Corbett says marijuana ‘most addictive gateway drug,’ despite evidence otherwise
In a recent interview with the Tribune Democrat, Gov. Tom Corbett called marijuana the “most addictive gateway drug that there is,” putting to rest any question as to whether Pennsylvania could have legal pot during his tenure in Harrisburg.
“People don’t stop at marijuana then, because then they go to the next level,” he added to the Johnstown, PA-based newspaper.
Our friends at Keystone Politics brought the governor’s most recent statement to our attention, and make note that Corbett was speaking about Johnstown crime when legal weed was brought up. The writer noted this is a recurring theme for Corbett.
“Johnstown’s rash of burglaries, assaults, and murders are all because of the pot smokers,” sarcastically writes Jake Sternberger. “What’s really troubling is that Governor Corbett seems to have adopted a policy paradigm along the lines of ‘when something is going wrong, blame drugs.’”
And yet, that’s exactly what’s happening. Despite progress on the medical marijuana front in numerous states in recent years, and recreational marijuana getting the OK in both Colorado and Washington State, Corbett remains strident in his position that pot leads to vices other than an afternoon of Tastykakes and episodes of Aqua Teen Hunger Force.
One candidate looking to take over for Gov. Corbett in 2015 is John Hanger, the former secretary for the Pennsylvania Environmental Protection Agency. He has a plan to completely legalize marijuana—medicinally and recreationally—by 2017, if elected.
“The governor is clinging to a set of laws that are cruel and barbaric to sick people and sick children and are destructive to tens of thousands of people across Pennsylvania,” Hanger tells PW, “so I’m not surprised. He’s just wrong when he describes marijuana as addictive, and he’s just wrong when he implies that ruining people’s lives for possessing a joint is a smart way to deal with marijuana.”
Hanger notes he’s in favor of drug treatment, but says current marijuana laws are “destructive.”
The candidate recently participated at a Smokedown Prohibition rally at Independence Mall, in which local and statewide activists spoke about the issue from several fronts, including criminal justice and medicinal uses for the plant before lighting up in an act of civil disobedience. The candidate maintains he has never smoked weed in his life.
One person who’s been on the front lines of the war against marijuana prohibition is Vanessa Maria, a local marijuana activist who’s helped put together those Smokedown Prohibition events.
“It’s nothing new that we’ve heard from Governor Corbett,” she says. “It’s the same old. It’s a very Republican way of thinking about marijuana, that it’s a gateway drug. Of course, the governor ignores science when making statements like that. If you read studies on the issues, there’s no evidence to find causation.”
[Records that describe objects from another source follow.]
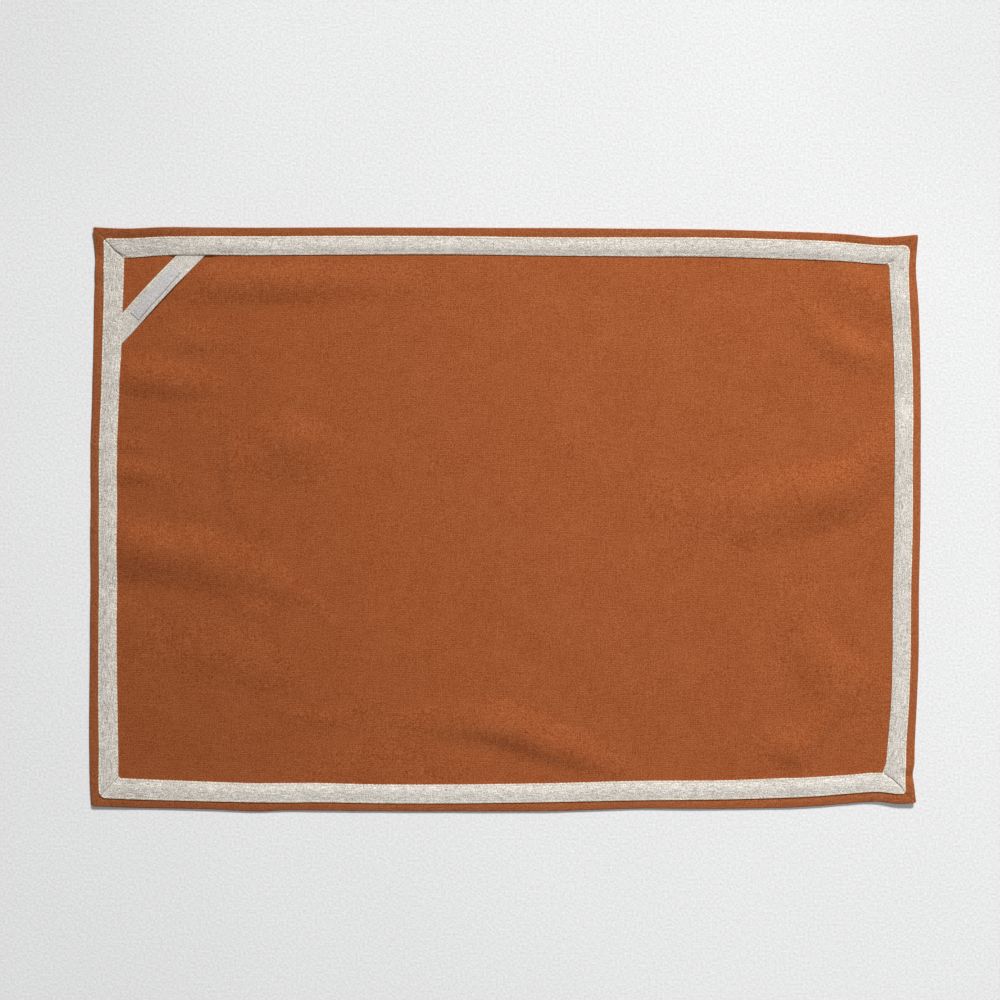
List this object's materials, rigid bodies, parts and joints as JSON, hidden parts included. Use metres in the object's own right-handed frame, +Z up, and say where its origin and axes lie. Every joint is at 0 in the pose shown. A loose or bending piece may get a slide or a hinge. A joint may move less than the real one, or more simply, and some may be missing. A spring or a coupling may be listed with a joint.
{
  "type": "placemat",
  "caption": "Rectangular cloth placemat with a turned hem, a sewn tape border with mitred corners, and a flat tape strap with a small bare label across a corner.",
  "frame": {"origin": "on the table under the middle of the mat's outline", "axes": "+X along the long side, +Y across towards the side whose left corner has the strap, +Z up from the table"},
  "size_m": [0.4985, 0.3501, 0.0069],
  "materials": {
    "rust_cloth": "matt heavy plain weave linen and cotton cloth, rust brown",
    "linen_tape": "matt unbleached linen tape with darker flecks and cream edge stitching",
    "grey_label": "smooth close woven grey ribbon, bare"
  },
  "bodies": {
    "root": {"cloth": "rust_cloth", "border_tape": "linen_tape", "corner_strap": "linen_tape", "label": "grey_label"}
  },
  "joints": []
}
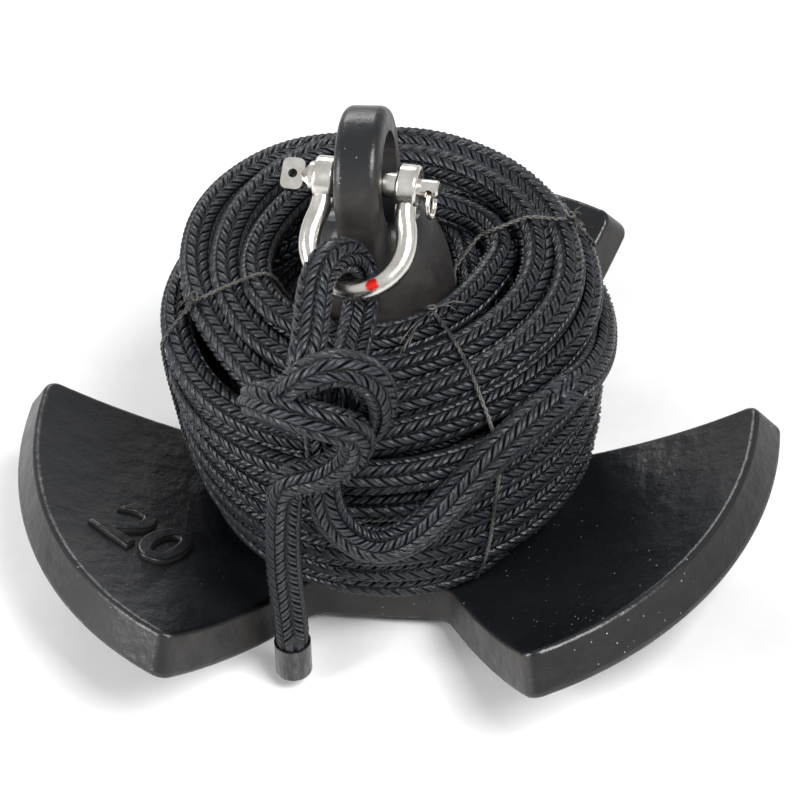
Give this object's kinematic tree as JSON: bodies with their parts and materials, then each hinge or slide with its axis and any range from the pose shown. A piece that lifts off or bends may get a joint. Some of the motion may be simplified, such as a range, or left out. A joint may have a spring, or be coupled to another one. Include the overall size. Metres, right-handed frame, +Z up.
{
  "type": "river anchor with rope coil",
  "caption": "Cast-iron river anchor with three cupped flukes, an eye and a bow shackle, carrying a tied coil of braided rope knotted through the shackle.",
  "frame": {"origin": "on the shank's axis, in the plane of the flat foot under the hub", "axes": "+Z up along the shank; +Y along the back fluke; +X through the eye's hole, towards the split ring"},
  "size_m": [0.3068, 0.289, 0.2005],
  "materials": {
    "cast_iron": "cast iron under a glossy black coating",
    "stainless": "polished stainless steel",
    "rope": "black braided multifilament rope",
    "twine": "thin twisted twine",
    "sleeve": "black shrink sleeve"
  },
  "bodies": {
    "anchor": {"anchor_casting": "cast_iron", "rope_coil": "rope", "rope_slack": "rope", "rope_tail": "rope", "rope_tip_sleeve": "sleeve", "tie_left": "twine", "tie_front": "twine", "tie_back": "twine"},
    "shackle": {"shackle_bow": "stainless", "shackle_pin": "stainless", "rope_bight": "rope", "rope_knot": "rope"},
    "ring": {"split_ring": "stainless"}
  },
  "joints": [
    {"name": "shackle_swing", "type": "hinge", "parent": "anchor", "child": "shackle", "pos_m": [0.0023, -0.0102, 0.1798], "axis": [-0.996, 0.0766, 0.0454], "range_deg": [0, 15]},
    {"name": "split_ring_swing", "type": "hinge", "parent": "shackle", "child": "ring", "pos_m": [0.02541, -0.01198, 0.17875], "axis": [-0.0767, -0.9971, 0], "range_deg": [-6, 65]}
  ]
}
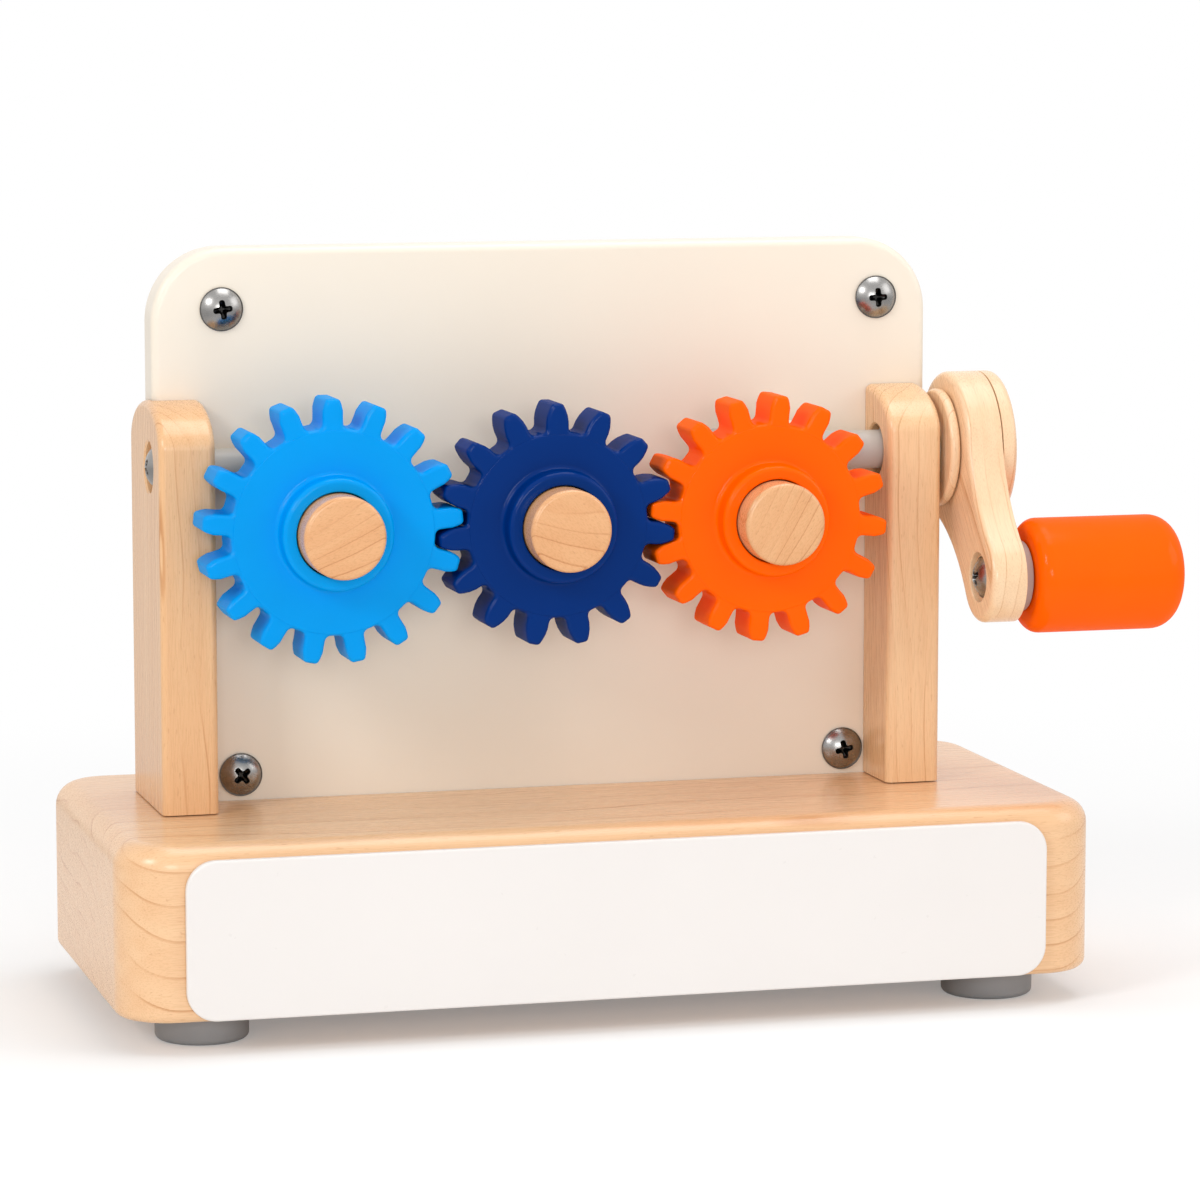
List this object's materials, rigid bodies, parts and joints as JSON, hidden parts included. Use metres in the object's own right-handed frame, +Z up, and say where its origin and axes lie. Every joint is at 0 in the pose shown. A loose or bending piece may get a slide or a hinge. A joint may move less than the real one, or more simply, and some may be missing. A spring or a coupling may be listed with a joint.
{
  "type": "mechanical transmission model",
  "caption": "Wooden teaching toy: a side crank turns a worm that drives a row of meshed toy gears on a cream panel above a rounded base.",
  "frame": {"origin": "on the floor, under the middle of the whole model's bounding box", "axes": "+X towards the crank, -Y towards the front with the plate and gears, +Z up"},
  "size_m": [0.278, 0.1156, 0.1911],
  "materials": {
    "maple": "clear satin lacquer on pale maple",
    "cream_lacquer": "cream satin lacquer on fibreboard",
    "plate_white": "off-white satin",
    "grey_rubber": "matt grey",
    "light_blue_plastic": "glossy moulded",
    "navy_plastic": "glossy moulded",
    "orange_plastic": "glossy moulded",
    "nylon": "natural",
    "shaft_grey": "frosted grey",
    "washer_grey": "warm grey",
    "polished_steel": "polished"
  },
  "bodies": {
    "frame": {"base_block": "maple", "front_plate": "plate_white", "foot_front_left": "grey_rubber", "foot_front_right": "grey_rubber", "foot_back_left": "grey_rubber", "foot_back_right": "grey_rubber", "foot_screw_front_left": "polished_steel", "foot_screw_front_right": "polished_steel", "foot_screw_back_left": "polished_steel", "foot_screw_back_right": "polished_steel", "left_post": "maple", "right_post": "maple", "post_screw_left_front": "polished_steel", "post_screw_left_back": "polished_steel", "post_screw_right_front": "polished_steel", "post_screw_right_back": "polished_steel", "back_panel": "cream_lacquer", "panel_screw_top_left": "polished_steel", "panel_screw_top_right": "polished_steel", "panel_screw_bottom_left": "polished_steel", "panel_screw_bottom_right": "polished_steel", "rear_upright_left": "maple", "rear_upright_right": "maple", "upright_screw_left": "polished_steel", "upright_screw_right": "polished_steel", "axle_rail": "maple", "axle_peg_left": "maple", "axle_peg_middle": "maple", "axle_peg_right": "maple", "axle_screw_left": "polished_steel", "axle_screw_middle": "polished_steel", "axle_screw_right": "polished_steel", "axle_washer_left": "polished_steel", "axle_washer_middle": "polished_steel", "axle_washer_right": "polished_steel", "spacer_left": "nylon", "spacer_middle": "nylon", "spacer_right": "nylon", "shaft_bush": "nylon", "shaft_bracket": "cream_lacquer", "stub_shaft": "shaft_grey", "stub_screw": "polished_steel"},
    "crank": {"drive_shaft": "shaft_grey", "crank_boss": "maple", "crank_arm": "maple", "crank_cap": "maple", "crank_screw": "polished_steel", "handle_bolt": "polished_steel", "handle_washer": "washer_grey", "handle_sleeve": "polished_steel", "handle_retainer": "polished_steel", "handle_nut": "polished_steel"},
    "grip": {"handle_grip": "orange_plastic", "grip_plug": "orange_plastic"},
    "left_gear": {"gear_left": "light_blue_plastic"},
    "middle_gear": {"gear_middle": "navy_plastic"},
    "right_gear": {"gear_right": "orange_plastic", "worm_wheel": "nylon"}
  },
  "joints": [
    {"name": "crank_spin", "type": "hinge", "parent": "frame", "child": "crank", "pos_m": [0.086, -0.00243, 0.1371], "axis": [1, 0, 0], "continuous": true},
    {"name": "grip_spin", "type": "hinge", "parent": "crank", "child": "grip", "pos_m": [0.12, -0.02999, 0.10648], "axis": [1, 0, 0], "continuous": true},
    {"name": "gear_left_spin", "type": "hinge", "parent": "frame", "child": "left_gear", "pos_m": [-0.081, -0.02355, 0.1231], "axis": [0, 1, 0], "continuous": true},
    {"name": "gear_middle_spin", "type": "hinge", "parent": "frame", "child": "middle_gear", "pos_m": [-0.0242, -0.02355, 0.1231], "axis": [0, 1, 0], "continuous": true},
    {"name": "gear_right_spin", "type": "hinge", "parent": "frame", "child": "right_gear", "pos_m": [0.03083, -0.02355, 0.1231], "axis": [0, 1, 0], "continuous": true}
  ],
  "couplings": [
    {"joint": "gear_right_spin", "follows": "crank_spin", "ratio": -0.28571},
    {"joint": "gear_middle_spin", "follows": "crank_spin", "ratio": 0.30476},
    {"joint": "gear_left_spin", "follows": "crank_spin", "ratio": -0.26891}
  ]
}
Indeed. According to a 1999 study by Institute of Medicine of the National Academy of Sciences, it was found that the gateway drug theory is largely a misconception. Drug users who move onto more illicit drugs may have used marijuana first, but there’s no evidence to say marijuana caused the use of hard drugs in the first place.
“In the sense that marijuana use typically precedes rather than follows initiation of other illicit drug use, it is indeed a “gateway” drug,” the authors note. “But because underage smoking and alcohol use typically precede marijuana use, marijuana is not the most common, and is rarely the first, “gateway” to illicit drug use. There is no conclusive evidence that the drug effects of marijuana are causally linked to the subsequent abuse of other illicit drugs.”
Marie, who favors legalization, notes the illegality of marijuana may have more to do with users moving onto harder drugs than marijuana use itself.
“If you’re going to purchase marijuana illegally, you’re going to a drug dealer that has other things,” she notes. “Whereas, if you are in a state like California, in Colorado or Washington and you go to a safe place, you’re limited to a product that comes from cannabis.”
Government studies have shown that an estimated 1 million Pennsylvanians smoke marijuana. There were 6,414 marijuana-related arrests in Philadelphia in 2012 and more than 20,000 throughout the state. (“Statements don’t offend me,” adds Marie. “Policies do.”)
It’s for this reason, and others, Hanger notes the governor is out of touch with his state’s residents. He is currently the only mainstream candidate running for governor who has explicitly noted he would legalize marijuana throughout the state.
“Tom Corbett, he’s so out of touch with Pennsylvania,” Hanger adds. “The new Pennsylvania that’s trying to be born. Pennsylvania needs a new birth of freedom [and] it’s going to take me beating Tom Corbett—not just anybody beating Tom Corbett—I’m the candidate to make sure that Tom Corbett’s vision of Pennsylvania is put in the dust bin.”